Bleeding air from gas turbine engine compressors is well known. Air bled from the compressor can sometimes be used to provide a source of pressurized and/or cool air to the engine or the aircraft, however air is principally bled from the compressor in order to improve the operating envelope and overall compressor efficiency, which is often expressed as improved surge margin. Increased incidence angle between the airflow and the blade leading edges at “off design” conditions tends to cause separation of the flow on the suction side of the blades, which results in blade stall and eventually complete surging of the compressor. By bleeding off this stalled airflow adjacent the blade tips, the surge margin of the compressor is thus increased. This accordingly improves the overall efficiency of the compressor.

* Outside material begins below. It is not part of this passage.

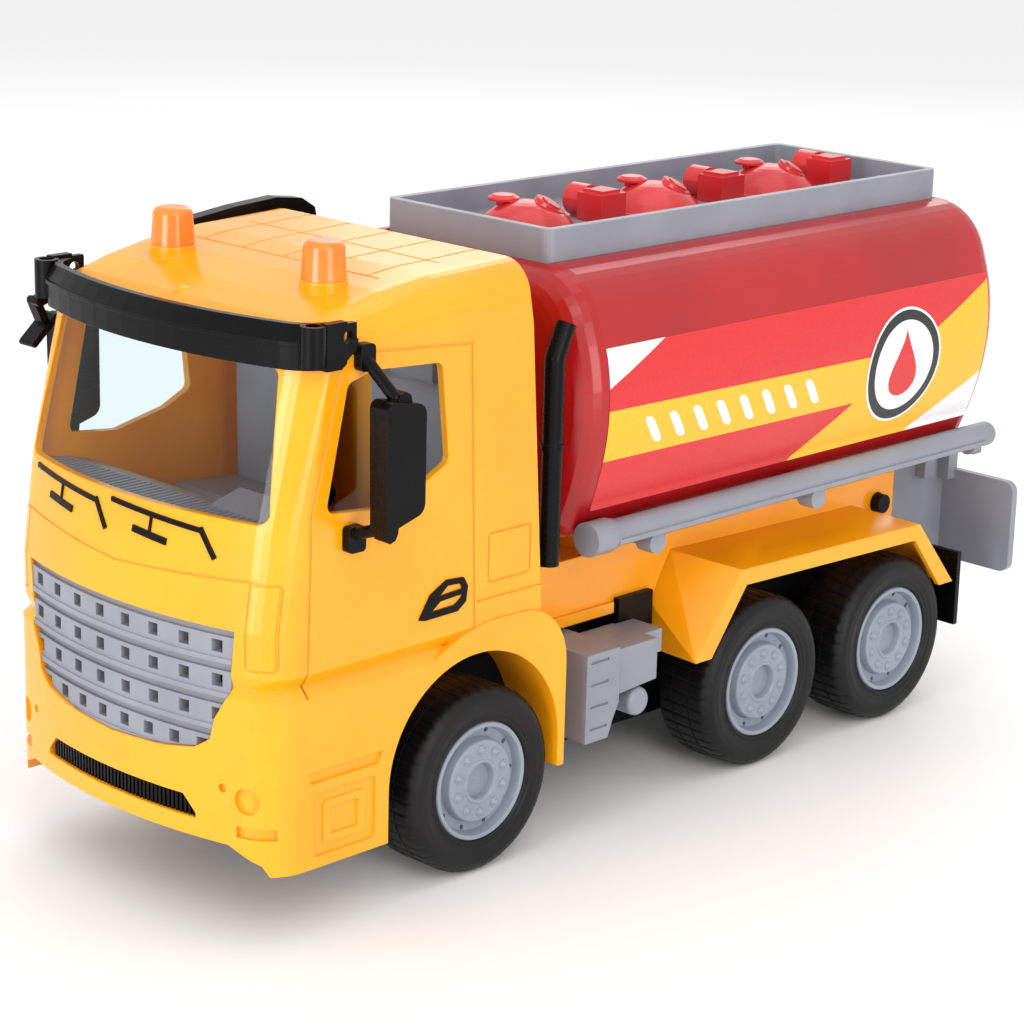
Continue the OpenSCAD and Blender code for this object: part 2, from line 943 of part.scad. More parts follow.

However, separation of airflow on the compressor blades can also result from factors other than increased blade leading edge incidence. Particularly, the interaction between the boundary layer formed on a stationary outer shroud and a shock wave produced by supersonic compressor blade tips rotating within the shroud, also tends to cause additional flow separation which can result in blade stall and to full compressor surge. Although the inlet flow may be subsonic in a subsonic compressor, the flow relative to the rotor blade tips of a high speed compressor can nevertheless become supersonic, causing separation-inducing shock waves at the blade tips.
Accordingly, there is a need to provide an improved compressor which addresses these and other limitations of the prior art, and it is therefore an object of this invention to do so.